The Spring 2023 issue of “Minnesota History,” the excellent periodic magazine of the Publications division of the Minnesota Historical Society carries an excellent and intriguing if upsetting article. It’s title is “White Supremacy On Parade.” The piece describes in lengthy detail the impact of a major film of the early Twentieth Century on the people and governments of the Twin Cities in the second decade.

The film is “Birth of a Nation,” the blockbuster action adventure of 1915. It was produced by the famous innovating producer/director, and pioneering film maker, D.W. Griffith. I participated in a film history course at the University of Minnesota and had the opportunity to see the full version twice. Originally Birth of A Nation, allowed the producers to exalt the white racist version of the Civil War and Reconstruction, as an alternative to the truth.

We viewed and discussed the film twice because the class decided that the film had much to teach students about both film-making history and about race relations history in the United States, but the two subjects deserved separate examination.

Historically, Minneapolis and Saint Paul addressed the question of race relations and the positive or destructive value of the film on our local populace in different ways. Author Drew Ross draws on a multiplicity of contemporaneous sources to lay out a detailed picture of the city leaders involved, the committees that formed and dissolved, the way the NAACP was helped by the activist community here and the remnants of racism that remain in the Twin Cities.

I was most surprised to learn of the large attraction of local white citizens to the souvenir robes that were widely sought. The story of “Birth of A Nation,” in Minneapolis and Saint Paul in 1917 is a story well-worth reading. Racism is not gone from Minnesota.

Friday, April 14, 2023




Once A Man Indulges
By Tony Kelsey
ISBN: 9780578856988
A 2021 release from
Wobblys Publishing

Most genre fiction owes its existence, at least in part, to personal or significant events from the author’s life or knowledge of something that has been. Some are subtle uses of historic events, other very personal. Some, I am persuaded, are actually unconscious. Here, the kidnapping of the infant son of a WWII flying ace with an international reputation instantly brings to mind the tragedy of the 1932 disappearance of the son of flying ambassador Charles Lindberg.

The parallels between that tragic case and the execution of Bruno Hauptman, the convicted kidnapper and killer, are many, but the novel is not a retelling of the entire story. Indeed there are a host of additional characters, a different location—the novel is set in Denver—and motivations for the several crimes that are peripheral to the reality.

Former WWII ace Christian Marquand reaches out to a Marine pilot he knew in the South Pacific during the Second World War. Harry Thorpe is now a struggling private detective, mostly working domestic cases and barely scraping by, partly due to heavy drinking. He becomes more interesting when it develops he also plays bass fiddle in a local blues and jazz band, although that interesting element is never fully developed. Marquand, an arrogant talented wealthy man explains to Harry that he’s getting a series of nasty and threatening letters. He wants Harry to find the sender and stop the letters. He offers an inordinate amount of money as a fee, something that should have been a first-line clue to Harry. It isn’t and that’s a clue that Harry Thorpe is not a first-class detective. He’s actually more of an alcoholic than an investigator.

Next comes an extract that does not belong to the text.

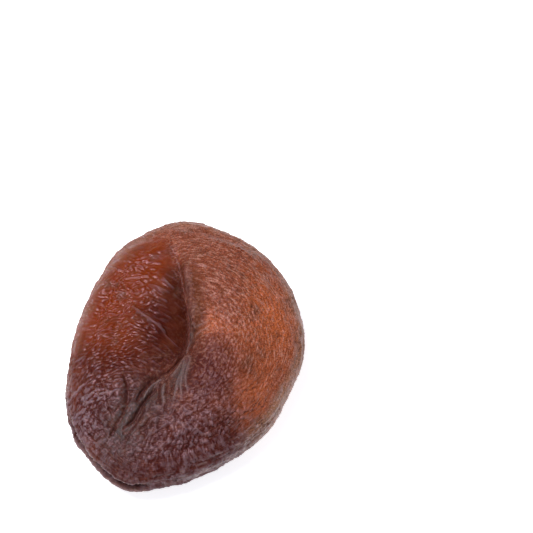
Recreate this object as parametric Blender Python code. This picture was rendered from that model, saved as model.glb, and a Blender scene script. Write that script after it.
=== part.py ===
"""A whole dried apricot, stoned before drying, lying on its underside.

It grew as one piece, so it is one closed solid. The stone was squeezed out through a slit in the
rim, and the skin collapsed into a deep crease between two lobes. Lengths are in millimetres until
the mesh is written, and MM turns them into Blender's metres. +X is across the fruit, +Y along it,
+Z up, and the origin is on the resting face, under the middle of the fruit.
"""

import math

import bmesh
import bpy
import numpy as np
from mathutils import Vector, noise

MM = 0.001

# The rim seen from above: its radius every 22.5 degrees, counterclockwise from +X.
RIM_RADII = (
    16.3, 17.1, 18.2, 19.0, 20.1, 18.8, 16.4, 15.2, 15.4, 17.0, 18.7, 19.9, 17.4, 15.9, 15.3, 15.2,
)
# Height of the rim's widest line above the ground, every 45 degrees.
RIM_HEIGHTS = (4.9, 5.2, 5.0, 4.8, 4.6, 4.3, 4.3, 4.6)
ROUNDING = 2.7  # power of the rim's section: 2 is an ellipse, more is squarer
TOP_SHARE = 0.82  # share of the radius that the top and bottom grids cover, along X and Y
CORNERING = 0.6  # how much those square grids are rounded off: 1 makes them discs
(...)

There are several scenes in local bars and clubs as well as some occasional dissertations into Thorpe’s philosophy of life. That view is often skewed by the women who distract him, especially after he encounters and falls in lust with the sister-in-law of the real ruler of this tale, impatient imperious Christian Marquand.

The story spins along in a mostly satisfactory way, there are however a surprising number of factual and grammatic errors which cry out for a good line editor. The errors are small details which do not damage the principal narrative. They are, however, distractions which should be corrected. In spite of the distractions the story does wind to a tidy and satisfying conclusion.